Banjir merendam ratusan hektar lahan pertanian dan perkebunan. Edison belum bisa menyebutkan taksiran kerugian. ”Petugas masih mendata jumlah kerugian,” katanya.
Akibat pembalakan ilegal
Banjir bandang berulang di Desa Bolapapu, Kecamatan Kulawi, Kabupaten Sigi, Sulawesi Tengah. Penyebabnya adalah perubahan vegetasi di hulu akibat penebangan kayu ilegal.
Kepala Badan Nasional Penanggulangan Bencana (BNPB) Doni Monardo menyatakan hal itu saat meninjau lokasi banjir bandang di Desa Bolapapu, Sabtu. Ia mengapresiasi langkah dari berbagai pihak yang cepat menangani kebutuhan para pengungsi. Namun, akar masalah bencana perlu dicari.
”Terjadi perubahan vegetasi di hulu akibat penebangan pohon-pohon sehingga tak ada lagi akar pohon yang menyerap dan menyimpan air. Air langsung turun ke sungai dan tanah mudah longsor,” kata Doni kepada penyintas bencana, tokoh masyarakat, dan tokoh agama di Desa Bolapapu. Turut hadir Gubernur Sulteng Longki Djanggola, Bupati Sigi Irwan Lapatta, dan Komandan Resor 132/Tadulako Kolonel Agus Sasmita.
Menurut Doni, hal itu terjadi di berbagai daerah bencana. Karena itu, perlu ada kesadaran kolektif, baik pemerintah setempat, tokoh masyarakat, maupun warga. Kesadaran itu bermuara pada kepedulian untuk menjaga ekosistem sehingga bencana bisa dicegah.
Banjir bandang disertai lumpur, batu, dan kayu melanda Dusun III Pangana, Desa Bolapapu, Kamis (12/12) malam. Terjangan material dari Sungai Magila menewaskan 2 orang, merusak 57 rumah, 7 rumah di antaranya jebol dan roboh dindingnya.
Rumah-rumah yang diterjang banjir terletak di pinggir sungai hingga 150 meter dari tepi sungai. Lumpur merendam rumah dengan ketebalan 50 sentimeter sampai 1 meter.
Sungai Magila berhulu di hutan kawasan konservasi Taman Nasional Lore Lindu. Dusun III langsung berbatasan dengan kawasan itu. Penelusuran Kompas, di sepanjang kanan kiri sungai ada kebun kakao hingga 1,5 kilometer dari permukiman. Tak ada pohon besar di pinggir sungai. Kikisan air dan material banjir membentuk tebing di kiri dan kanan sungai. Di badan sungai, selain batu-batu besar, juga terlihat kayu bekas terseret banjir.

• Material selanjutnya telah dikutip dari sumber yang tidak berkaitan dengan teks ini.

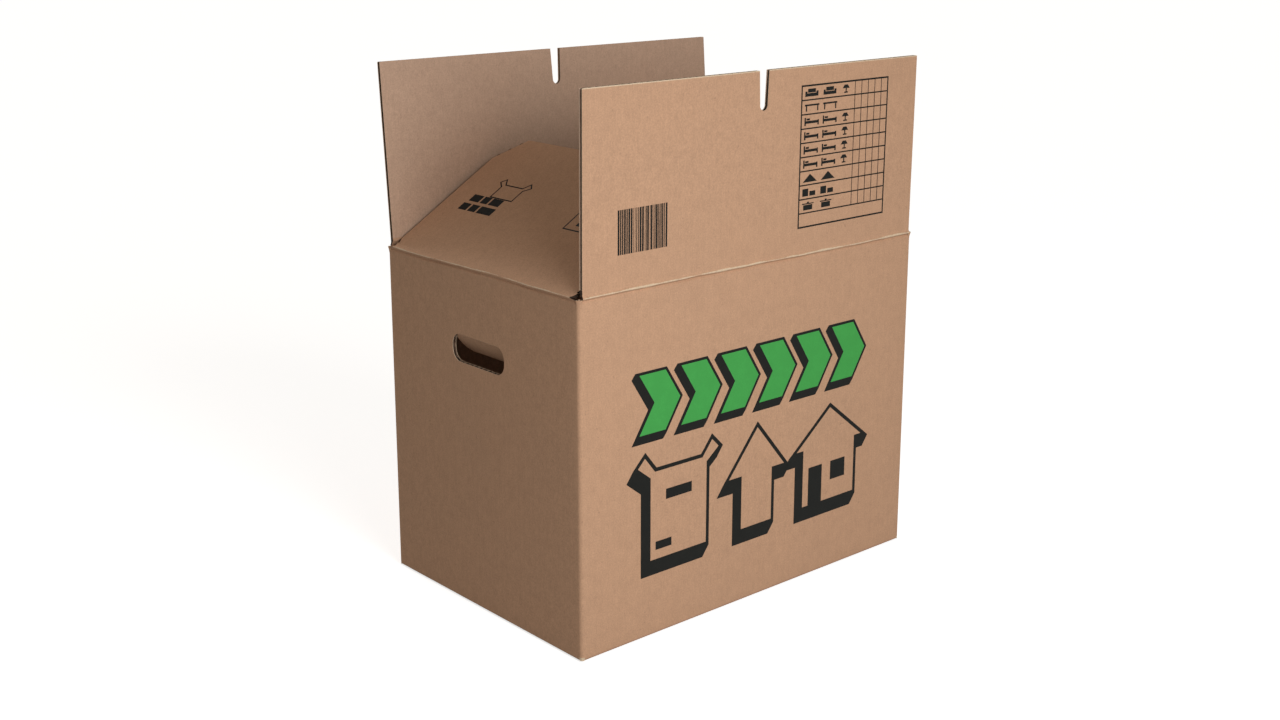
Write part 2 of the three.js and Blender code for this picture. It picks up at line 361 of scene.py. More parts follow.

Banjir bandang sudah pernah melanda dusun itu, 3 Desember 2011. Enam korban meninggal dan puluhan rumah rusak.
Untuk pemulihan vegetasi di hulu, sekitar Sungai Magila, BNPB menyiapkan dana Rp 2 miliar untuk membeli bibit. Nantinya pemerintah bersama masyarakat menanam bibit pohon itu untuk memperkuat struktur tanah.
Doni menegaskan, pihaknya diperintahkan Presiden Joko Widodo untuk mencegah terjadinya bencana. Ia mengingatkan agar para pihak memperhatikan tanda-tanda alam dan informasi yang disediakan Badan Meteorologi, Klimatologi, dan Geofisika.
Imanuel Kaeheni (49), warga Dusun III, mengakui ada penebangan kayu di hulu, terutama sebelum banjir 2011. Sampai kini, pembalakan masih terjadi meski tak semarak dulu.